Ingredients

The following ingredients have 6 Servings
  • 1 tbsp black peppercorns
  • 400 gm (5 cups) Pecorino Romano, finely grated
  • 320 gm guanciale (see note), cut into lardons
  • 1 tbsp white wine vinegar
  • 1 litre (4 cups) tomato passata
  • 500 gm dried rigatoni

Instruction

  • Dry-roast peppercorns in a small frying pan over low heat, swirling until very fragrant (4-5 minutes). Cool then coarsely grind with a mortar and pestle. Combine with Pecorino Romano.
  • Cook guanciale in a large saucepan over medium heat, stirring occasionally, until fat renders and guanciale is crisp (7 minutes). Drain guanciale on paper towels, leaving 2 tbsp fat in the pan and reserving 1 tbsp fat separately.

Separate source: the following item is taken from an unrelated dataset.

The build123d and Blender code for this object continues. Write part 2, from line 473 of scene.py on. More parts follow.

  • Add vinegar to pan and cook until evaporated (1 minute), then add tomato passata and simmer until thickened (15 minutes).
  • Meanwhile, cook pasta in a large saucepan of salted boiling water until just short of al dente (2-3 minutes less than cooking time on packet). Drain, reserving a few cups of pasta water.

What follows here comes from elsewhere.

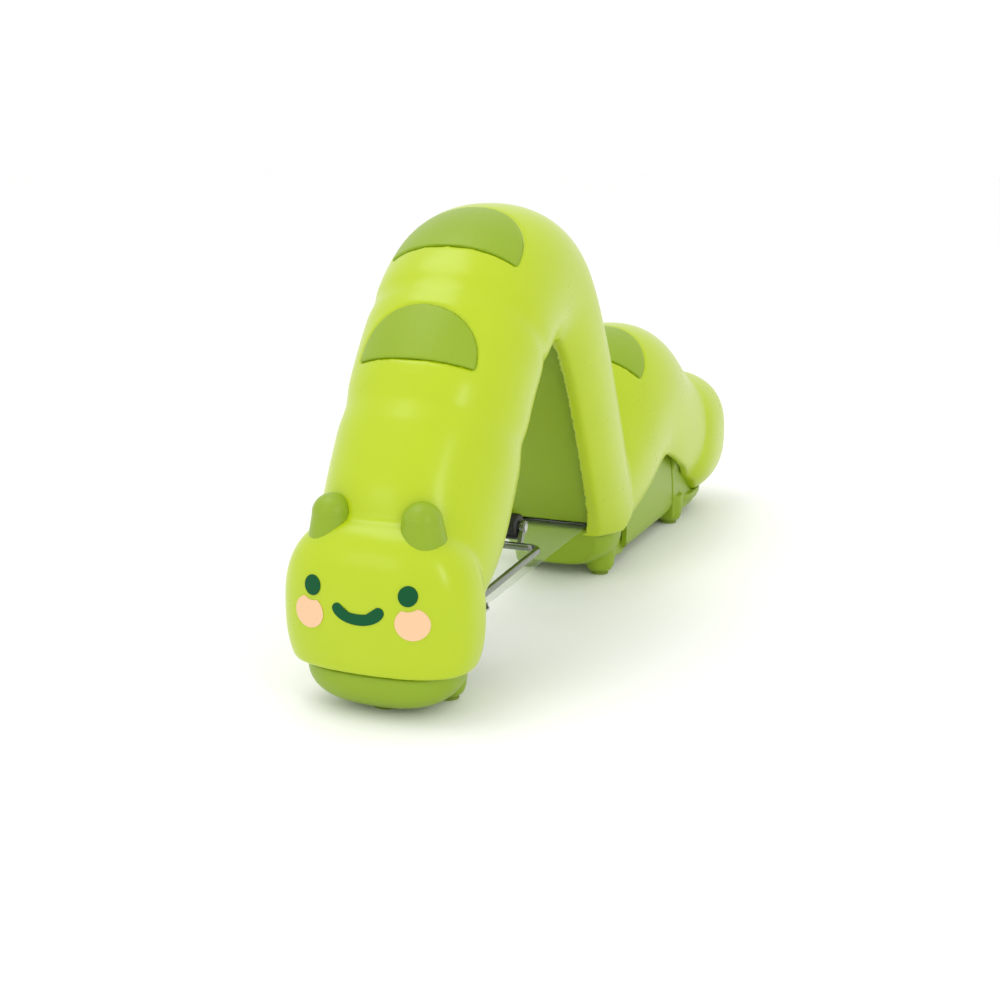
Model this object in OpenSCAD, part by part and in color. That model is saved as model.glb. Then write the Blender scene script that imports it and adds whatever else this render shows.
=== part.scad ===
// Desk tape dispenser in the shape of an inchworm. A bright moulded shell makes the head, the big arch,
// the second hump and the tail. Olive pieces close its underside and make the feet. The tape roll sits in
// the second hump, and the tape crosses the open arch to a toothed blade behind the head.
// The worm looks along -Y and stands on the plane z = 0. The origin is under the middle of its length.

/* [Body] */
// Length over head and tail
body_l = 219; // [205:1:240]
// Width of the body tube
body_w = 40; // [36:1:46]
// Height of the top of the big arch
arch_h = 98; // [88:1:112]
// Height of the top of the second hump
hump_h = 62; // [60:1:72]
// Distance from the middle of the head to the middle foot
arch_span = 109; // [98:1:124]
// Wall of the bright shell
shell_wall = 2.2; // [1.6:0.1:3]
// Wall of the olive pieces
liner_wall = 2; // [1.6:0.1:2.6]
// How far the olive pieces sit back from the shell's edge
liner_recess = 2.4; // [1:0.1:4]
// Gap between pieces that are fitted together
fit_gap = 0.2; // [0.15:0.05:0.4]

/* [Head and tail] */
// Height of the middle of the head
head_z = 21; // [19:0.5:26]
// Half width of the head
head_rx = 21.2; // [17:0.1:22]
// Half length of the head
head_ry = 12; // [11:0.5:18]
// Half height of the head
head_rz = 20; // [18:0.5:23]
// Height of the shell's lower edge at the head
head_edge_z = 10; // [8:0.5:11]
// Height of the middle of the tail
tail_z = 23; // [20:0.5:27]
// Half width of the tail
tail_rx = 22; // [18:0.1:24]
// Half length of the tail
tail_ry = 20; // [16:0.5:23]
// Half height of the tail
tail_rz = 19.5; // [17:0.5:23]
// Height of the shell's lower edge at the middle foot
foot_edge_z = 13; // [12:0.5:14]
// Height of the shell's lower edge at the tail
tail_edge_z = 7; // [6:0.5:9]

/* [Antennae and spots] */
// Radius of an antenna at its root
antenna_r = 5.2; // [3:0.1:6]
// Length of an antenna above the head
antenna_l = 9; // [6:0.5:14]
// Distance between the antennae
antenna_gap = 20; // [16:0.5:26]
// Half width of the neck's spot
neck_spot_rx = 13; // [9:0.5:15]
// Height of the neck's spot
neck_spot_l = 12.8; // [9:0.2:15]
// Half width of the spots on the arch and the hump
big_spot_rx = 14.6; // [10:0.2:15]
// Height of the spots on the arch and the hump
big_spot_l = 17; // [10:0.5:18]
// Depth of a spot's pocket in the shell
spot_depth = 1; // [0.6:0.1:1.2]
// Thickness of the printed eyes, mouth and cheeks
print_t = 0.15; // [0.1:0.05:0.3]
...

  • Add pasta to the sauce, increase heat to high and cook, stirring constantly and adding pasta water as needed to keep pan from getting dry, until al dente (2-3 minutes). Remove from heat, then stir in reserved fat, half the guanciale and a handful of pecorino mixture. Add most of the remaining pecorino mixture, stirring constantly and loosening the sauce with a small ladleful of pasta water at a time as needed, until sauce is coating the pasta. Serve topped with remaining guanciale and pecorino mixture.